• [What is being asked] Pull each line containing "handed" out of the data and copy it.

• [Listing]

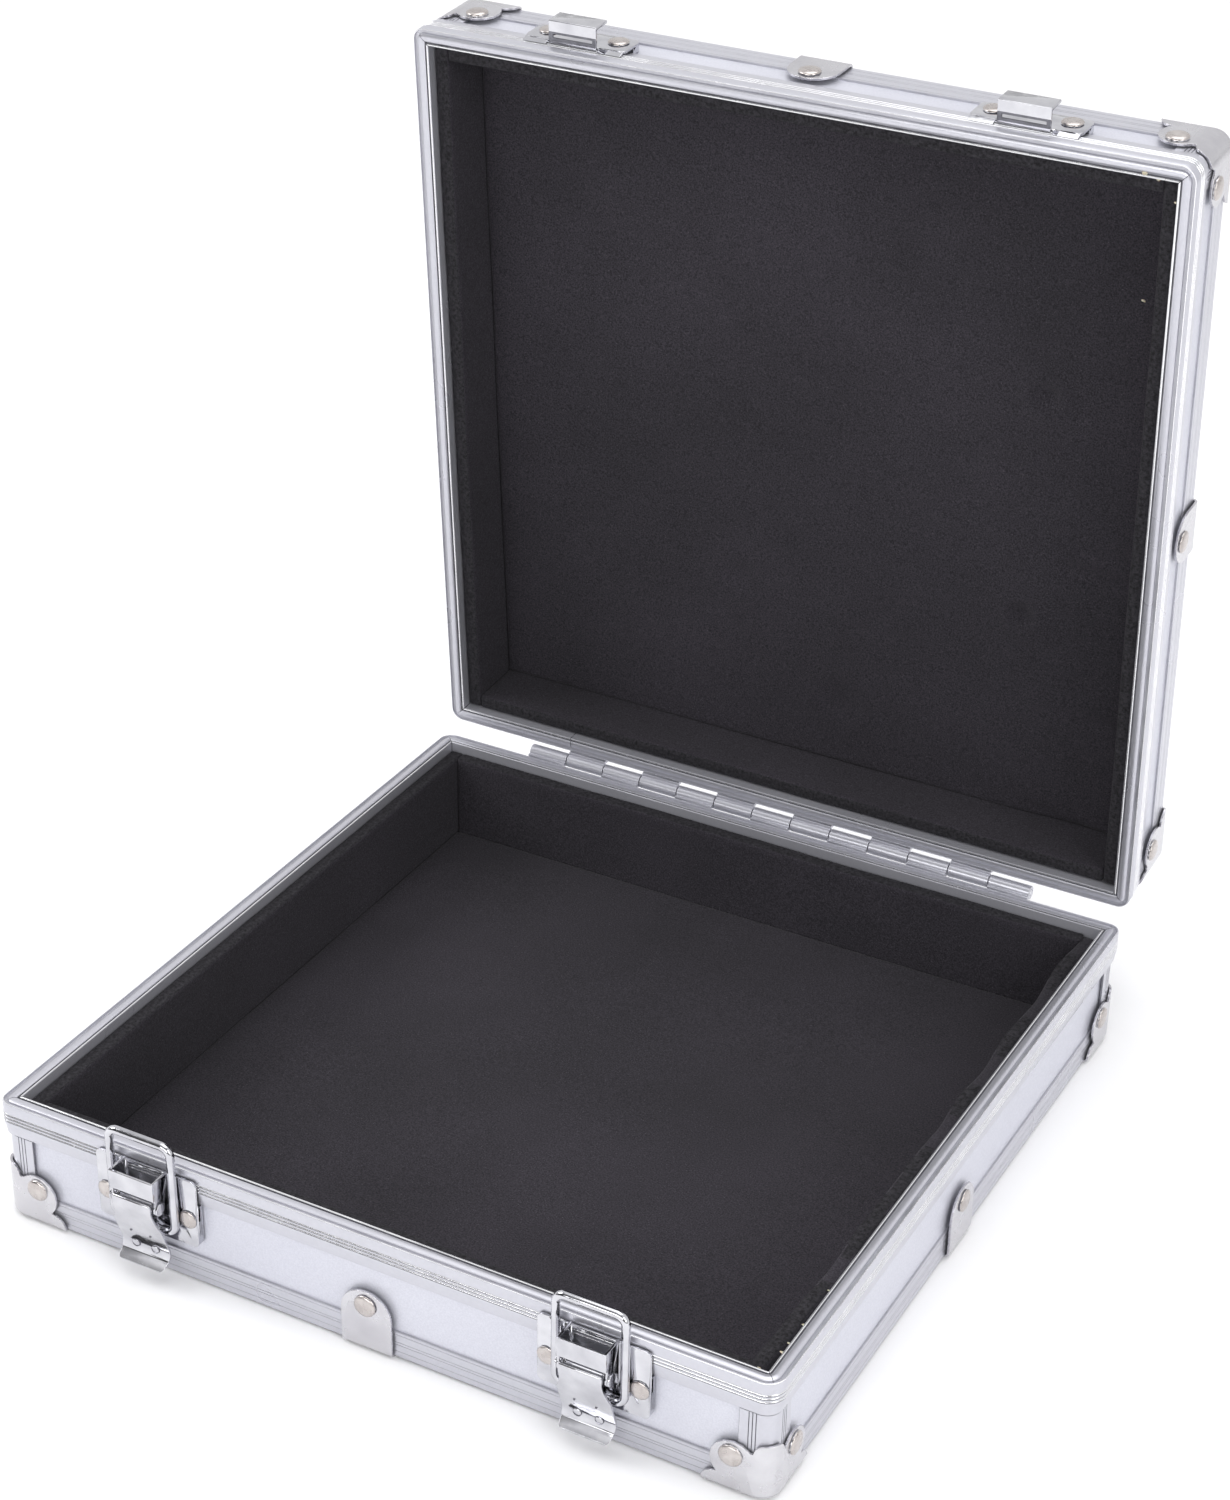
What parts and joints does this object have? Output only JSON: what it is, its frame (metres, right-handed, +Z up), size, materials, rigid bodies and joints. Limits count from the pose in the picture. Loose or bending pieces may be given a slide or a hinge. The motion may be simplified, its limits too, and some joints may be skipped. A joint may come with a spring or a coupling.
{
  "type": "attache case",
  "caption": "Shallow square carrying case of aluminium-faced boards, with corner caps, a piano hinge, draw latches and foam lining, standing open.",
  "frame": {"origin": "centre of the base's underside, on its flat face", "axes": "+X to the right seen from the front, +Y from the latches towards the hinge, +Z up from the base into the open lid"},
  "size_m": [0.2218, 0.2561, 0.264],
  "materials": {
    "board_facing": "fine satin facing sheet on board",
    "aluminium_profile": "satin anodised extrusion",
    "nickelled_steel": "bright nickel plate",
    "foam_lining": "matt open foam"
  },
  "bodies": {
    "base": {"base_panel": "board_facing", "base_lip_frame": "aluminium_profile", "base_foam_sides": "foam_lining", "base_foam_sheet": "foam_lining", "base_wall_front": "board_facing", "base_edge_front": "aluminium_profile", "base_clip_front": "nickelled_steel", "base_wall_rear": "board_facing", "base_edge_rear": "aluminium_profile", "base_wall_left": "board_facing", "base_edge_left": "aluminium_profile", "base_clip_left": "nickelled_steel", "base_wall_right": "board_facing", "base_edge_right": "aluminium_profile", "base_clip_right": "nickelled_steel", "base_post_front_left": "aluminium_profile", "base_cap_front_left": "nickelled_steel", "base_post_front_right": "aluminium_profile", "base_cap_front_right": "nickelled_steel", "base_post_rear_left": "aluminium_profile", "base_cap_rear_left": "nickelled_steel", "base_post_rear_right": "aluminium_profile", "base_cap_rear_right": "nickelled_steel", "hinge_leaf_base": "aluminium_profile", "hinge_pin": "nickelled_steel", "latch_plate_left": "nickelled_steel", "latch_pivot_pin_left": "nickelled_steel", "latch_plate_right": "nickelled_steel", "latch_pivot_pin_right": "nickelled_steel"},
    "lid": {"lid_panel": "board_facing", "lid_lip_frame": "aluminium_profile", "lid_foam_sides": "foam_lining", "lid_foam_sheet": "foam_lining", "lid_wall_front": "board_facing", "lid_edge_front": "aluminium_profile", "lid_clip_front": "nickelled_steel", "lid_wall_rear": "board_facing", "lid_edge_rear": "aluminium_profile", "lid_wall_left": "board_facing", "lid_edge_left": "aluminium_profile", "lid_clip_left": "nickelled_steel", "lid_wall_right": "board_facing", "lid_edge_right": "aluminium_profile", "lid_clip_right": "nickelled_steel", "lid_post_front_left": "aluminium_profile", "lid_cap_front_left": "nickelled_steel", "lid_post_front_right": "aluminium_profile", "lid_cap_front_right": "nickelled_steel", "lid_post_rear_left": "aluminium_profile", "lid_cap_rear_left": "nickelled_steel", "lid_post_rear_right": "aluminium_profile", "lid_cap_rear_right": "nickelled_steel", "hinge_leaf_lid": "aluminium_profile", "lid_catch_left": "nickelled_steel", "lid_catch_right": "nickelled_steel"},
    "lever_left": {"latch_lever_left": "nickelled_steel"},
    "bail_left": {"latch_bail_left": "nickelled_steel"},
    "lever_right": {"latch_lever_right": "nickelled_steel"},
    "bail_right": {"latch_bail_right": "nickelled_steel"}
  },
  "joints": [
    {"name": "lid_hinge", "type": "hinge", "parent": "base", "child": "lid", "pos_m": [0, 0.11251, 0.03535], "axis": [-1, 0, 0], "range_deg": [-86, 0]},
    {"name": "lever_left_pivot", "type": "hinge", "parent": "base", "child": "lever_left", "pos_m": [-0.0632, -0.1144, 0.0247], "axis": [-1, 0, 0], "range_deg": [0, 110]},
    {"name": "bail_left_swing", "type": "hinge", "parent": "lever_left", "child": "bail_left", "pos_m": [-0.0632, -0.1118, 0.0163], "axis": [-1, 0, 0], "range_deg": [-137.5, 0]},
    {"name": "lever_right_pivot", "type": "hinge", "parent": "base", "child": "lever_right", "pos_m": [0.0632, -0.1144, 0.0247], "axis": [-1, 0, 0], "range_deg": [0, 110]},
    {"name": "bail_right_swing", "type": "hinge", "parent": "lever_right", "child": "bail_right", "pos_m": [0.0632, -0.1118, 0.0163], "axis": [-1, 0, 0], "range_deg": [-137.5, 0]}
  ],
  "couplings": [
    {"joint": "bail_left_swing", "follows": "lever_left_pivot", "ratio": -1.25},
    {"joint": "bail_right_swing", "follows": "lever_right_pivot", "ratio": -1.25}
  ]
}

==

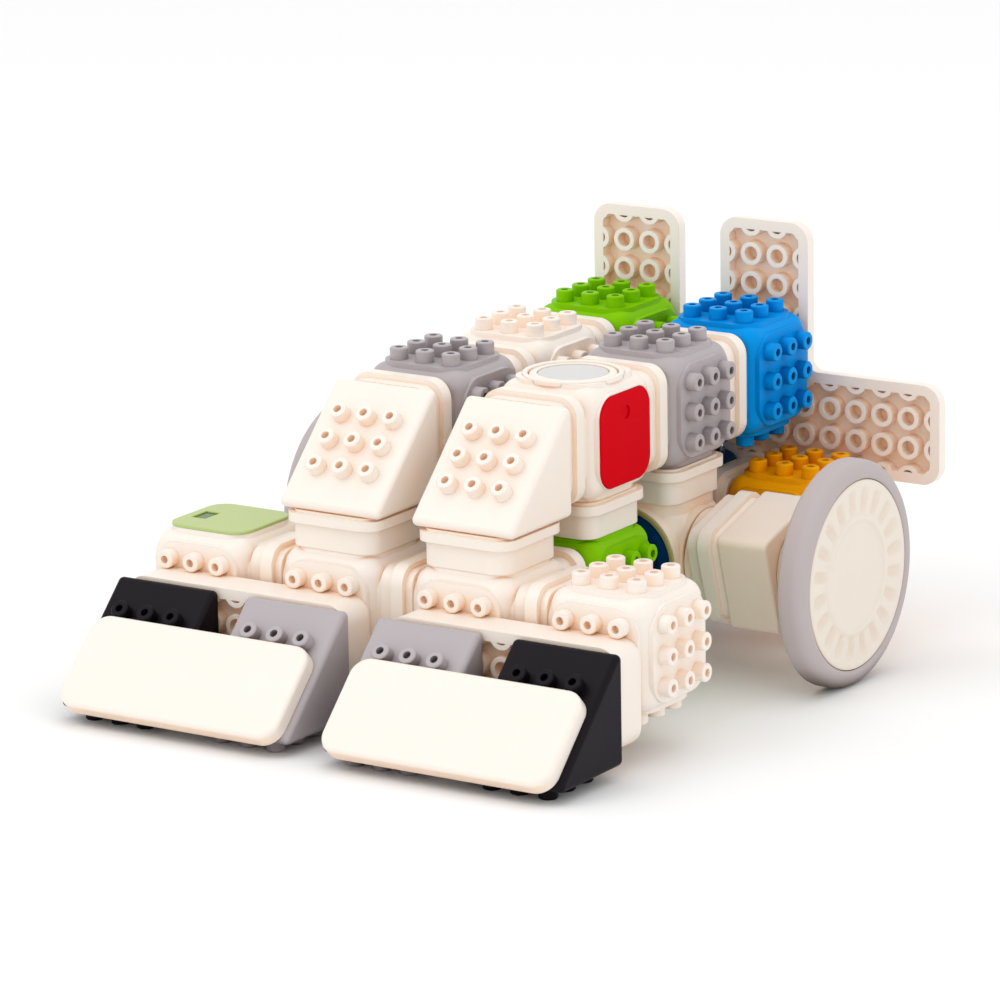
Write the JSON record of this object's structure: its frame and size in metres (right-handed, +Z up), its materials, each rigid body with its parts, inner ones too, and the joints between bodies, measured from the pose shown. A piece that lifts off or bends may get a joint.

• [Exercise output]
What parts and joints does this object have? Output only JSON: what it is, its frame (metres, right-handed, +Z up), size, materials, rigid bodies and joints. Limits count from the pose in the picture. Loose or bending pieces may be given a slide or a hinge. The motion may be simplified, its limits too, and some joints may be skipped. A joint may come with a spring or a coupling.
Write the JSON record of this object's structure: its frame and size in metres (right-handed, +Z up), its materials, each rigid body with its parts, inner ones too, and the joints between bodies, measured from the pose shown. A piece that lifts off or bends may get a joint.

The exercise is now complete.